I had a great conversation today with Michael Nutley, editor of New Media Age. We met up at the Soho Hotel - not for the first time, though this time we skipped the bar and sat in the drawing room. Much nicer.

Mike and I talked a bit about podcasting, and I admitted that there is no podcast I listen to regularly. (There are a few reasons for this, but primary amongst them is that I rarely hook my mp3 player up to my PC to change the line-up. I'm waiting for wireless transfer, I guess.) I do try to listen to the election podcast that my partner, Antoine Clarke, does with Brian Micklethwait every Tuesday night, but the truth is that I have access to Antoine's election insight whenever I want it, and hear a lot of that stuff on a day-to-day basis anyway.
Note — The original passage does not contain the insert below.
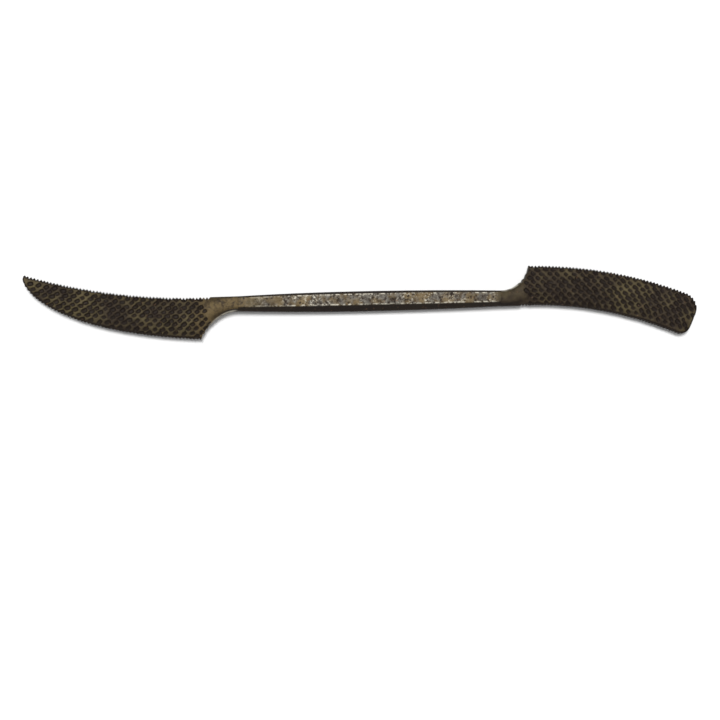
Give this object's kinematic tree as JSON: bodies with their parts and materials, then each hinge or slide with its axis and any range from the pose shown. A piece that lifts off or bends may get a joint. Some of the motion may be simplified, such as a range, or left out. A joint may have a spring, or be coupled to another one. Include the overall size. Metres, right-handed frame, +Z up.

Plus, I'm not an election enthusiast.

One of the dilemmas that Brian and Antoine seem to have is how long or short the podcast should be. (Here's Brian blogging about that very topic today.) When Brian was round for dinner the other week, he said something about how, when he opens up a podcast and sees that the whole file runs at something like 32 minutes or whatever, his heart sinks. I can relate. But the point is that a podcast is just a recording of a conversation, and you shouldn't rush the conversation if it's interesting to you. Better to provide detailed show notes so that people can choose to zip right to the parts that interest them. Michael Vanderdonk summed this up quite well in a comment on the blog for Neville Hobson and Shel Holtz's For Immediate Release podcast:

The real anoying part for me is that ‘time’ is the measuring stick. If you are baking a double chocolate mud cake, the cake is ready when the cake it ready. Speeding up the cooking time to have it ready ruins the cake. Taking the cake out half baked (pun intended) ruins the cake. Skipping ingredients or preparation steps, ruins the cake. Accept the fact, Neville and Shel, that FIR takes over an hour to ‘bake’. Let the listeners decide how they want to slice it…

Second verse, same as the first: Control what you can, not what you wish you could. Let people have a choice. Do your thing and then get out of the damn way.